もしかしたら、それほど有名な文句ではないのかもしれない。その場合には、日本語の「定訳」と呼べそうなものもないだろうし、あまり気にせずに私の言葉で訳してしまってもいいのだが……
……とは思ったものの、念のため、今度は作家の引用したその文句、つまりは「フランス語で言われたカミュの言葉のドイツ語訳」で、そのまま検索してみました。
そうしたら、見事にそのドイツ語訳が「名言」として検索に引っかかったのです。
やったー!
と思った次の瞬間、私の目に映ったのは、その「名言」を残した人物の名でした。
アルベール・カミュではなく、アンドレ・ジイドでした(涙)。
これもきっと、この作家の記憶違いか、あるいは、言い間違いです……
今度はあらためて日本語で「ジイド 名言」で検索したところ、日本語ではこう訳されている場合が多いらしい、という「定訳」らしきものを発見。
その定訳を引用して、さらに「カミュ」を「ジイド」と書き換え「原文では『カミュ』とありますが、この言葉は『アンドレ・ジイド』のものです」と訳注を加えたのでした。
教訓:「人の言っていることは疑ってかかれ」「必ずウラを取れ」
翻訳者の仕事は、探偵の仕事と似ていると思う次第です。
通訳者エピソード編
逃すな! おトイレチャンス! ~笑えないトイレの話
通訳現場に到着したら、まずはトイレへの動線確認。
打ち合わせ後も念のためトイレ、本番前に最後のダメ押しトイレ。
プロとして、最高のパフォーマンスをするためには、膀胱を空っぽにしておくことが何より大切だ。
私がこれほど、トイレ、トイレというのは、極限状態での綱渡りの思い出があるからだ。
昼間の某大臣会合が無事に終わり、静かな料亭での夕食会となった。
メインの席には、両国の大臣とそれぞれの通訳者だけ。掘りごたつの席であった。
まずいことに、開始直後から、私は極度の緊張状態にあった。
休憩時間に飲んだコーヒーがいけなかったのか、料亭に着く前からトイレに行きたくて仕方なかったのであった。
両大臣は学生時代の専攻が同じだったこともあり、お話が弾む、弾む。
トイレのことは忘れなければ、忘れて話に集中しなければ、長くても2時間だ。
あと1時間、あ、随行の方々は、みな気ままにトイレに行っている。ああ、でも私は席を立てない。あと30分。デザートが出た、あと10分。遠のきそうになる意識を何とかつなぎ止め、難しい専門の話を通訳し続ける。もう息も絶え絶えだ。でも、プロだからそんなそぶりは見せられない。スマイル、スマイル。

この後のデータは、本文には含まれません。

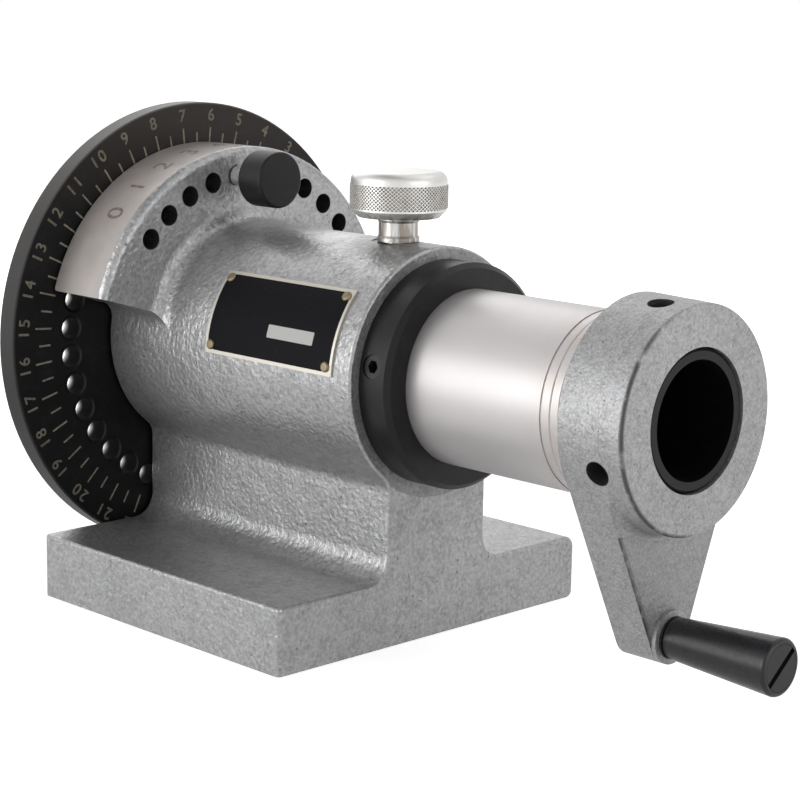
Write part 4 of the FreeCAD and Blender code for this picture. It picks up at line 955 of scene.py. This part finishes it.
def white_tent(world, level, overhead):
    """Plain white to the eye, white fading upwards in reflections, and a soft level of light."""
    world.use_nodes = True
    bench = NodeBench(world.node_tree)
    backdrop = world.node_tree.nodes["Background"]
    bench.feed(backdrop.inputs["Color"], (1.0, 1.0, 1.0))
    direction = bench.tree.nodes.new("ShaderNodeTexCoord").outputs["Generated"]
    rise = bench.split(direction)[2]
    mirrored = bench.spread(rise, 0.7, 0.98, 1.0, overhead)
    soft = bench.spread(rise, 0.05, 0.5, level, level * overhead)
    direct, glossy = ray_masks(bench)
    lit = bench.blend(glossy, soft, mirrored)
    bench.feed(backdrop.inputs["Strength"], bench.blend(direct, lit, 1.0))


class SPIN_INDEX_OT_set_stage(bpy.types.Operator):
    """Make the floor, the lamps, the world and the camera"""

    bl_idname = "spin_index.set_stage"
    bl_label = "Set stage"

    def execute(self, context):
        scene = context.scene
        studio = scene.spin_index_studio
        scene.view_settings.view_transform = "Standard"

        plane = bpy.data.meshes.new("studio_floor")
        reach = 6.0
        plane.from_pydata([(-reach, -reach, 0), (reach, -reach, 0), (reach, reach, 0), (-reach, reach, 0)], [],
                          [(0, 1, 2, 3)])
        ground = bpy.data.objects.new("studio_floor", plane)
        scene.collection.objects.link(ground)
        finish = Finish("studio_floor")
        reach_out = finish.node("ShaderNodeVectorMath", {0: finish.place}, operation="LENGTH").outputs["Value"]
        direct, glossy = ray_masks(finish)
        near = finish.blend(glossy, studio.near_white, studio.near_mirror)
        glow = finish.spread(reach_out, studio.glow_from, studio.glow_to, near, 1.0)
        finish.set(
            Base_Color=studio.floor,
            Roughness=0.9,
            Specular_IOR_Level=0.1,
            Emission_Color=(1.0, 1.0, 1.0),
            Emission_Strength=finish.times(glow, finish.most(direct, glossy)),
        )
        plane.materials.append(finish.material)

        scene.world = bpy.data.worlds.new("studio_world")
        white_tent(scene.world, studio.tent, studio.overhead)

        for name, place, power in LAMPS:
            soft_lamp(name, place, power)

        right, up, back = camera_axes(studio)
        place = Vector(studio.aim) + right * studio.shift[0] + up * studio.shift[1] + back * studio.shift[2]
        camera = bpy.data.cameras.new("photo_camera")
        camera.lens = studio.lens
        camera.sensor_width = 36.0
        camera.clip_start = 0.01
        camera.clip_end = 50.0
        holder = bpy.data.objects.new("photo_camera", camera)
        turned = Matrix((right, up, back)).transposed().to_4x4()
        holder.matrix_world = Matrix.Translation(place) @ turned
        scene.collection.objects.link(holder)
        scene.camera = holder
        return {"FINISHED"}


OPERATORS = (
    SPIN_INDEX_OT_paint_body,
    SPIN_INDEX_OT_paint_crank,
    SPIN_INDEX_OT_finish_steel,
    SPIN_INDEX_OT_finish_black,
    SPIN_INDEX_OT_mark_dial,
    SPIN_INDEX_OT_mark_sector,
    SPIN_INDEX_OT_knurl_clamp,
    SPIN_INDEX_OT_print_nameplate,
    SPIN_INDEX_OT_set_stage,
)
SETTINGS = {
    "spin_index_paint": PaintSettings,
    "spin_index_metal": MetalSettings,
    "spin_index_dial": DialSettings,
    "spin_index_sector": SectorSettings,
    "spin_index_knurl": KnurlSettings,
    "spin_index_label": LabelSettings,
    "spin_index_studio": StudioSettings,
}


class SPIN_INDEX_PT_sidebar(bpy.types.Panel):
    """Buttons and settings of the spin index"""

    bl_label = "Spin Index"
    bl_space_type = "VIEW_3D"
    bl_region_type = "UI"
    bl_category = "Spin Index"

    def draw(self, context):
        for operator in OPERATORS:
            self.layout.operator(operator.bl_idname)
        for name, kind in SETTINGS.items():
            box = self.layout.box()
            for key in kind.__annotations__:
                box.prop(getattr(context.scene, name), key)


def register():
    for kind in SETTINGS.values():
        bpy.utils.register_class(kind)
    for name, kind in SETTINGS.items():
        setattr(bpy.types.Scene, name, PointerProperty(type=kind))
    for operator in OPERATORS:
        bpy.utils.register_class(operator)
    bpy.utils.register_class(SPIN_INDEX_PT_sidebar)


def unregister():
    bpy.utils.unregister_class(SPIN_INDEX_PT_sidebar)
    for operator in reversed(OPERATORS):
        bpy.utils.unregister_class(operator)
    for name, kind in SETTINGS.items():
        delattr(bpy.types.Scene, name)
        bpy.utils.unregister_class(kind)


def main():
    register()
    for operator in OPERATORS:
        group, action = operator.bl_idname.split(".")
        getattr(getattr(bpy.ops, group), action)()


if __name__ == "__main__":
    main()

あ~、やっと終わる~と思ったその時、とんでもない声が聞こえてきた。
「大臣、せっかくですから東京の夜景をご覧にいれましょう」
笑えないトイレのお話は、まだまだ続くのでした。
お弁当はよく見て食べろ~お弁当に潜むリスク
終日の会議の場合、準備されたお弁当がいただけることもある。
ただ、午後の会議も控え、追加の資料が出たり、スピーカーとの打ち合わせが入ったりということで、ゆっくり食べられることはまれで、あわただしくとにかくただおなかに入れることの方が多い。
が、そんな中でも私が肝に銘じているのは「お弁当はよく見て食べろ」ということである。
それには、かつて痛くて心細い思いをした、笑えない思い出があるからだ。
分科会がいくつかある多言語の会議。
多くの通訳者が狭い控室で、午後の資料をチェックしつつ、お弁当を食べていた。
久々にご一緒した通訳者もいたため、にぎやかなおしゃべりもそれに加わった。
と、しまった、これはまずい。のどに違和感。
食べていたのはシャケ弁。
そう、シャケの骨がのどに刺さったのであった。
すぐに取れるかと思ったら、ことのほか大きな骨だったらしく、全然取れない。
鏡を見て取ろうとしたが、やはり取れない。
午後の会議の時間が近づく。まだ取れない。
幸い声は出る。でも、途中で出なくなったらどうしよう。
大きなシャケの骨をのどに刺したまま、不安の中で午後の会議を何とか乗り切った私であった。
その後、〇〇社では、残りのシャケ弁の総点検がなされ、その後は通訳者にシャケ弁は出さない決まりになったとか、ならないとか。
ちなみに、会議が終わっても、シャケの骨はまだ刺さったままであった。